#### Records for the task
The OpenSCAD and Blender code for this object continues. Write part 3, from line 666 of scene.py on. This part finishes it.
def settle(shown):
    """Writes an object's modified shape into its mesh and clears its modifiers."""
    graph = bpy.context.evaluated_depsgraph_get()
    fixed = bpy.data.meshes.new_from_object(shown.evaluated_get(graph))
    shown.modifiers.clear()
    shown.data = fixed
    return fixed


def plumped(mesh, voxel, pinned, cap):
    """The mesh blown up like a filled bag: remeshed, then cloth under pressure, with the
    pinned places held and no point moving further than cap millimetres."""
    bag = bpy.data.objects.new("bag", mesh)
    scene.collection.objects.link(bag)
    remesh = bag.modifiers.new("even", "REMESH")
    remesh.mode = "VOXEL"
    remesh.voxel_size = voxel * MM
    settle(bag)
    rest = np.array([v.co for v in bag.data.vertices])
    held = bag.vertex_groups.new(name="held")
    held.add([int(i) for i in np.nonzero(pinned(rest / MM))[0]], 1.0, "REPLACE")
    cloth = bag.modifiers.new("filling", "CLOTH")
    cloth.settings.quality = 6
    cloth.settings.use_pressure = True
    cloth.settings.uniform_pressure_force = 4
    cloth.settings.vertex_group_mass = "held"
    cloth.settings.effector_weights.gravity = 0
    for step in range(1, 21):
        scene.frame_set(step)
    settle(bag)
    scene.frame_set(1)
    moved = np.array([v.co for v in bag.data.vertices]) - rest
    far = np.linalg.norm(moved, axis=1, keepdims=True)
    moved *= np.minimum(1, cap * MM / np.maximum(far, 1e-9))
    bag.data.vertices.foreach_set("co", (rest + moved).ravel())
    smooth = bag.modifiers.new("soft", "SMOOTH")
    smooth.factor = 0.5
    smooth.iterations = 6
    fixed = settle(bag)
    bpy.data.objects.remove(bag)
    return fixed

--

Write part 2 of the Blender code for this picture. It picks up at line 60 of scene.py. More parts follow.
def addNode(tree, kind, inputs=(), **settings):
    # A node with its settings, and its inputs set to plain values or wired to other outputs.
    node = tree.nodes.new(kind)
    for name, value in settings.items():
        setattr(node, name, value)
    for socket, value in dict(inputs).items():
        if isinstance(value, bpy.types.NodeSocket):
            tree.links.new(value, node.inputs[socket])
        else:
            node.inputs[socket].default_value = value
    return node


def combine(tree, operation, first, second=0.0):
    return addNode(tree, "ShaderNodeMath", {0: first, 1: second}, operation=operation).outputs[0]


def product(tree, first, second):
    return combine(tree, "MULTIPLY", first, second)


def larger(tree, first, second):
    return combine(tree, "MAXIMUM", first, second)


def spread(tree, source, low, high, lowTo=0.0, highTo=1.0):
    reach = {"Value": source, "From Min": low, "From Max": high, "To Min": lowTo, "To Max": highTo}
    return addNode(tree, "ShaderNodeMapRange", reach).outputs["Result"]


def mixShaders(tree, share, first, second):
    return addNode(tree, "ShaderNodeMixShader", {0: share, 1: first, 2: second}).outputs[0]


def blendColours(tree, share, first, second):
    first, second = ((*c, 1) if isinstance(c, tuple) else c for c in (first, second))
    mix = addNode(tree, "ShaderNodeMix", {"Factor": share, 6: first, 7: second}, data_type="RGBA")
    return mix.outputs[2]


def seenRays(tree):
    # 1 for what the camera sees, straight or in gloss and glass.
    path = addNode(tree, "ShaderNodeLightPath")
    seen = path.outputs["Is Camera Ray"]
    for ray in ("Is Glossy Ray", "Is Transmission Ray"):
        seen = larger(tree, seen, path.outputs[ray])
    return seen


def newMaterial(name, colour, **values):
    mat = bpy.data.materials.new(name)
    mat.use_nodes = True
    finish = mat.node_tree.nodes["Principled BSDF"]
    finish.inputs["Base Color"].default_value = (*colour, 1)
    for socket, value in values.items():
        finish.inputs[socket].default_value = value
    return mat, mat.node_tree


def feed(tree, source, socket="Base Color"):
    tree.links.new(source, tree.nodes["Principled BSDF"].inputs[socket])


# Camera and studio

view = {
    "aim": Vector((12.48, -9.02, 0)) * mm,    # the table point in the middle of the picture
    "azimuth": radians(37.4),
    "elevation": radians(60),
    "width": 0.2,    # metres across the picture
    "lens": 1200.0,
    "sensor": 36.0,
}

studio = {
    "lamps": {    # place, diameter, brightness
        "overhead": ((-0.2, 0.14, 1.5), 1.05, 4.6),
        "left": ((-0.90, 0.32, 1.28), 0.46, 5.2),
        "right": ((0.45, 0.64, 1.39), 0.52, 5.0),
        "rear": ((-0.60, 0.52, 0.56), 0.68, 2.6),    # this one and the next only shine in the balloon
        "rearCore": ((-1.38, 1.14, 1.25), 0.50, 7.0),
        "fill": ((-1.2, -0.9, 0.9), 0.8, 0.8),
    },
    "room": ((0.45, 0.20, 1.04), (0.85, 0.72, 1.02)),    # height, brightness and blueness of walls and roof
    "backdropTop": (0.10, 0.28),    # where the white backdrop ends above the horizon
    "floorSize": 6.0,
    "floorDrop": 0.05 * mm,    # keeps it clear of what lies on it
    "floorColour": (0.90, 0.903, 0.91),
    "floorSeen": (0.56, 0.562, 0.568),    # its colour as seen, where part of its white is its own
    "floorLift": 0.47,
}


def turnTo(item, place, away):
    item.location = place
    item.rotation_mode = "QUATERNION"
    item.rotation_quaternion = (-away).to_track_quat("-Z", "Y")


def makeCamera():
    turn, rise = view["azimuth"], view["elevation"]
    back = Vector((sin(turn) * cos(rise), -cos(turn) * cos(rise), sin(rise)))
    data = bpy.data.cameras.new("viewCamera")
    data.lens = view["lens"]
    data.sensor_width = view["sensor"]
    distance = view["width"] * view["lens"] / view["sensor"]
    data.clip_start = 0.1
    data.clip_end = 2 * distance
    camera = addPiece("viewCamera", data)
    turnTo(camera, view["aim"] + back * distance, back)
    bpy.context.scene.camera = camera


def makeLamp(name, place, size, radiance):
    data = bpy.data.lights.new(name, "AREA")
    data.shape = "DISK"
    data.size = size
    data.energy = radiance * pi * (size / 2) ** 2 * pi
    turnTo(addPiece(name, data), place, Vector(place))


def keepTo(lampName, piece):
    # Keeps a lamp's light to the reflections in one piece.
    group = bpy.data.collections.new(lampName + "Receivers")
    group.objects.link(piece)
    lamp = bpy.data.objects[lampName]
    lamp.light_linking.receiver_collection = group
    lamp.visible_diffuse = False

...

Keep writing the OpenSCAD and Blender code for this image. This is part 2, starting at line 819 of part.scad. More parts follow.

#### Work to be completed
Only the number is wanted: how many lines above include the word "More"?

#### Expected answer
2